As part of Curry’s transition to principal investigator, Luhmann will step down as deputy principal investigator, making way for SSL’s David Mitchell to assume that position. Mitchell has been project manager of MAVEN since its inception.
“She (Curry) brings energy and ideas that will take MAVEN into new science and applications territories, bringing its many types of observations to the attention of new audiences,” Luhmann said.
Jakosky emphasized that Curry’s experience as a planetary physicist, mathematician, statistician and systems engineer makes her more than qualified to lead the MAVEN mission.
“She knows how science and engineering work together,” said Jakosky. “She has a good thought process.
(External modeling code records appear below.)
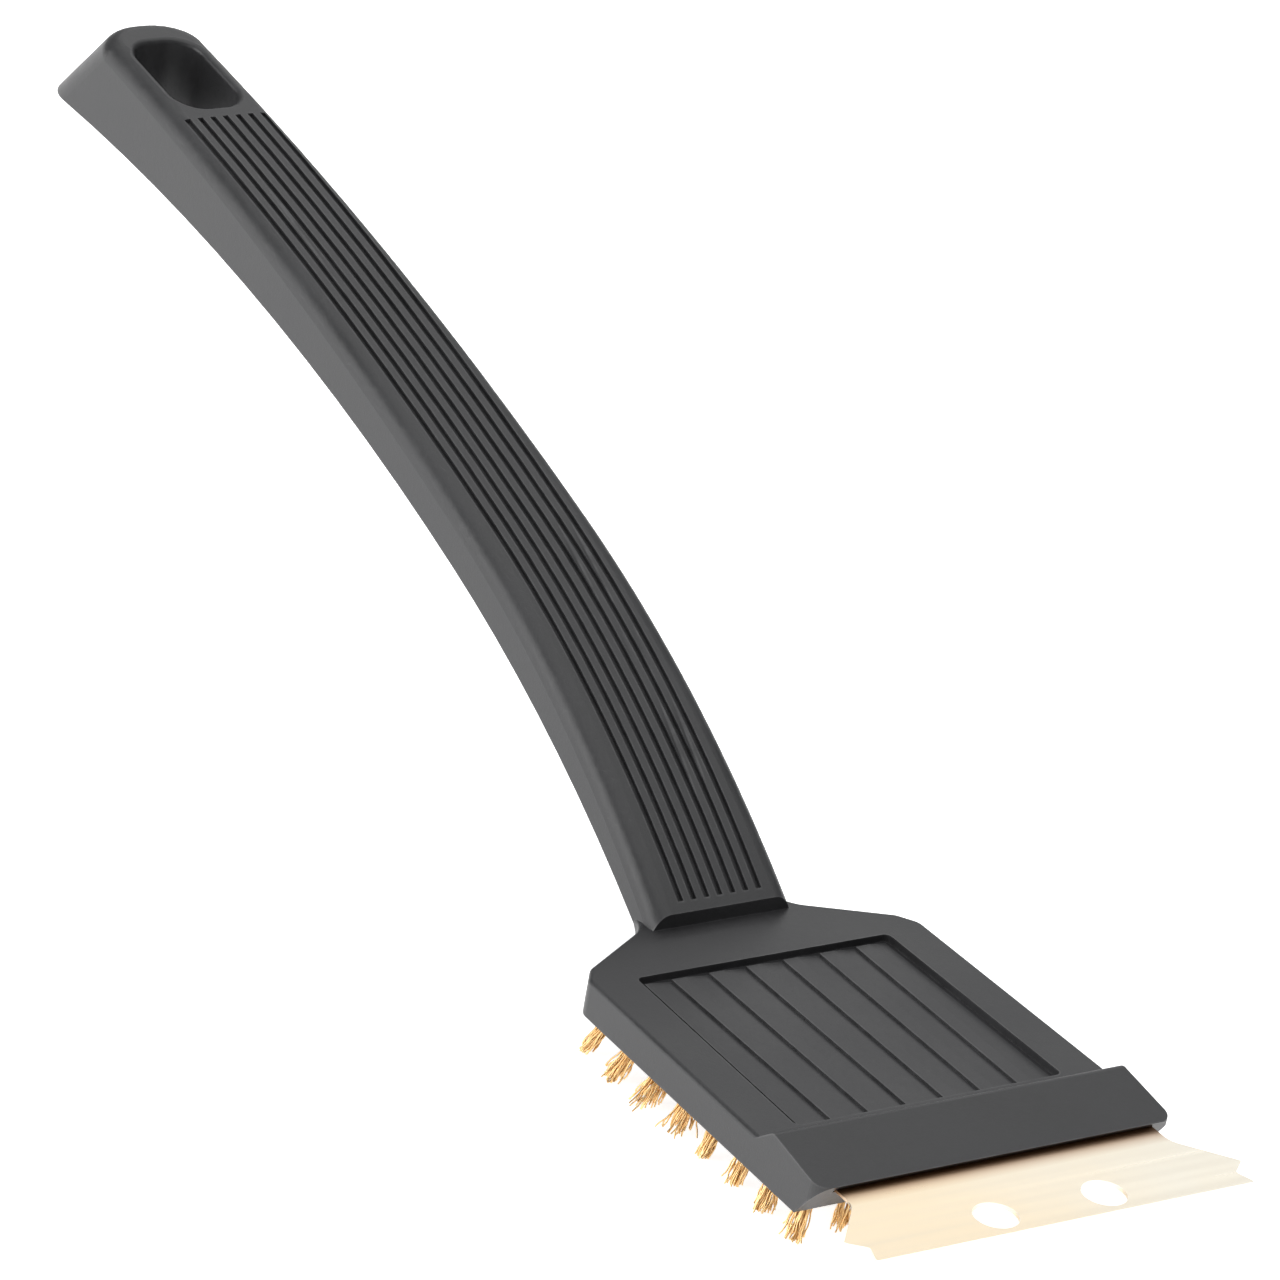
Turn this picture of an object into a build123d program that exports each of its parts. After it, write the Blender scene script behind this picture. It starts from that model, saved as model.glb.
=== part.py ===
from build123d import *
import os
from math import asin, cos, radians, sin, sqrt, tan

# Grill cleaning brush: one moulded resin body (wide head and arched handle), eight rows of
# brass wire tufts set in the head, and a steel scraper blade screwed into the front block.
# Millimetres. +X runs to the scraper edge, +Y is across the head, +Z is up.
# The origin is the middle of the brush's box, at the height of the bristle tips.

os.makedirs("parts", exist_ok=True)

# ---------------------------------------------------------------- overall
OVERALL_LENGTH = 434.0        # scraper edge to the far end of the handle
HEAD_HALF_FRONT = 46.3        # half width of the head at the nose
HEAD_HALF_BACK = 44.2         # half width of the head just ahead of its back corners
TUFT_LENGTH = 8.8             # bristle length below the head
PLATE_THICK = 8.5             # thickness of the head plate

# ---------------------------------------------------------------- head plan
HEAD_LENGTH = 91.0            # nose back to the start of the parallel sides
SHOULDER_RUN = 4.5            # fore and aft run of the sloping back corner
SHOULDER_HALF = 40.8          # half width at the back of the corner
NECK_RUN = 17.0               # nose side to the neck, behind the sides
NECK_HALF = 18.6              # half width of the neck where the handle joins
PLATE_ROOT = 9.0              # how far the plate reaches back into the handle
NECK_ROUND = 9.0
SHOULDER_ROUND = 3.5
SIDE_ROUND = 4.0
NOSE_ROUND = 3.5
PLATE_EDGE_ROUND = 1.0

# ---------------------------------------------------------------- front block
BLADE_REACH = 25.0            # nose to the scraping edge
CREST_BACK = 18.7             # nose back to the crest of the block
STEP_RUN = 4.8                # crest back to the plate
CREST_RISE = 3.8
NOSE_RISE = 0.8
CHIN_BACK = 7.0               # how far the front face slopes back at the bottom

# ---------------------------------------------------------------- sunk panel and its strips
PANEL_BACK = 88.4             # nose back to the panel's back wall
PANEL_LENGTH = 63.5
PANEL_HALF_BACK = 33.5
PANEL_HALF_FRONT = 34.9
PANEL_DEPTH = 1.0
PANEL_ROUND = 1.5
PANEL_GROOVE_WIDTH = 1.4      # groove along the panel's back and sides
PANEL_GROOVE_DEPTH = 0.8      # below the panel's floor
STRIP_COUNT = 7
STRIP_WIDTH = 6.0
STRIP_PITCH = 9.8
STRIP_OFFSET = 1.4            # the strips sit a little to one side, as louvres do
STRIP_DEPTH = 0.6             # each strip slopes down to this depth at its deep side

# ---------------------------------------------------------------- handle side profile
HANDLE_START_BACK = 105.0     # nose back to the lip where the handle's top face ends
LIP_RISE = 3.4                # height of that lip above the plate
TOP_ANGLE = 37.5              # climb of the top face at the lip, degrees
TOP_RADIUS_LOW = 310.0
TOP_RADIUS_HIGH = 1065.0
TOP_JOIN_BACK = 93.3         # lip back to where the two radii meet
UNDER_START_AHEAD = 3.0       # the under face starts this far ahead of the lip
UNDER_ANGLE = 35.0
UNDER_RADIUS_LOW = 366.0
UNDER_RADIUS_HIGH = 690.0
UNDER_JOIN_BACK = 100.5
END_SLANT = 21.0              # the end face leans back this far towards the bottom

# ---------------------------------------------------------------- handle plan
HANDLE_HALF_LOW = 17.6
HANDLE_HALF_HIGH = 13.5
END_ROUND = 12.5
SHOULDER_SOFT = 4.6           # rounding along the top edges
UNDER_SOFT = 0.8

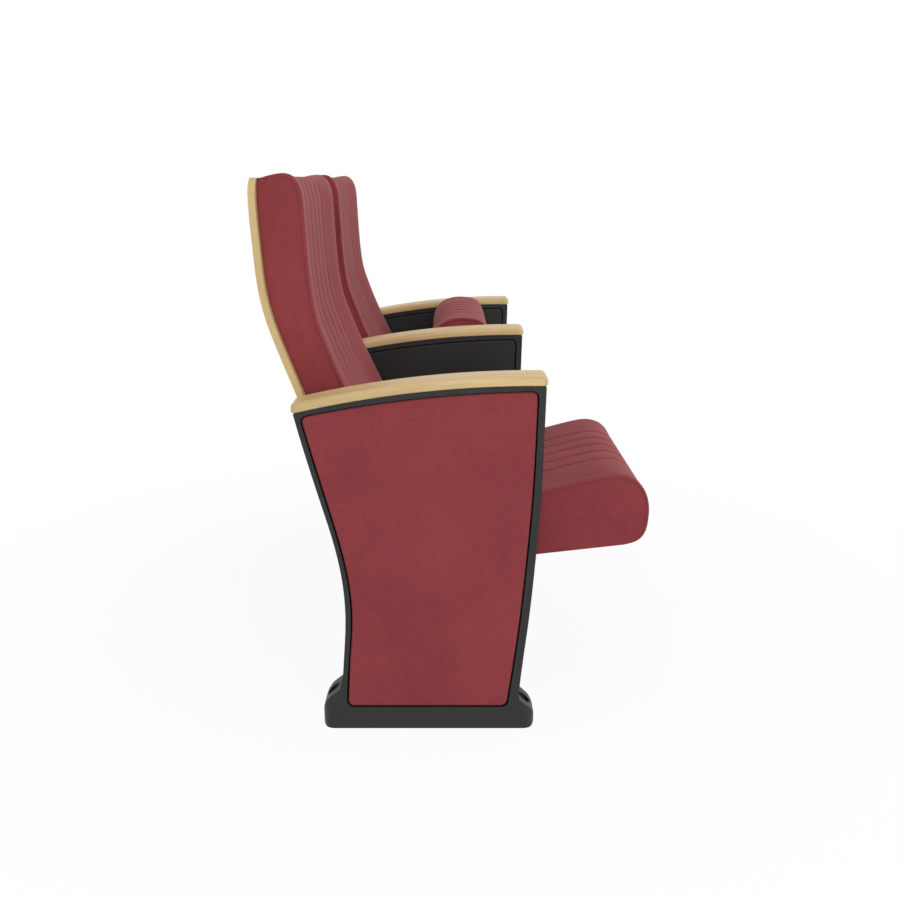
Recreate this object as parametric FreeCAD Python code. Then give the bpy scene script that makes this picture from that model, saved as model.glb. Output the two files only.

During the various meetings, I watched her collect the information necessary to make thoughtful and intelligent decisions.”
Since coming to SSL, Curry put these skills to use as project scientist for the ESCAPADE twin-satellite mission to Mars, where she teamed with SSL’s Rob Lillis, and as the science lead for NASA’s Parker Solar Probe during its many gravity-assist loops around Venus, which are an opportunity to probe the planet.
As she takes the helm at MAVEN, Curry is excited about seeing early career scientists use data from the mission, as she has done since before arriving at SSL.
“You see graduate students and postdocs get really excited about their discoveries. It’s sort of a once-in-a-lifetime opportunity to get to work on data that no one else has ever seen from another planet and get to share that experience with others,” she said.
When not working, Curry can be found on the running trails in the nearby hills — she and her husband met at a local running club — or at a local climbing gym. Or, as of early this year, caring for her newborn. When Curry interviewed for the MAVEN principal investigator job in December, she was 8½ months pregnant and now has an eight-month-old boy, Jack.
“I’ve got my spacecraft baby and my human baby, and I love them both very much,” she said.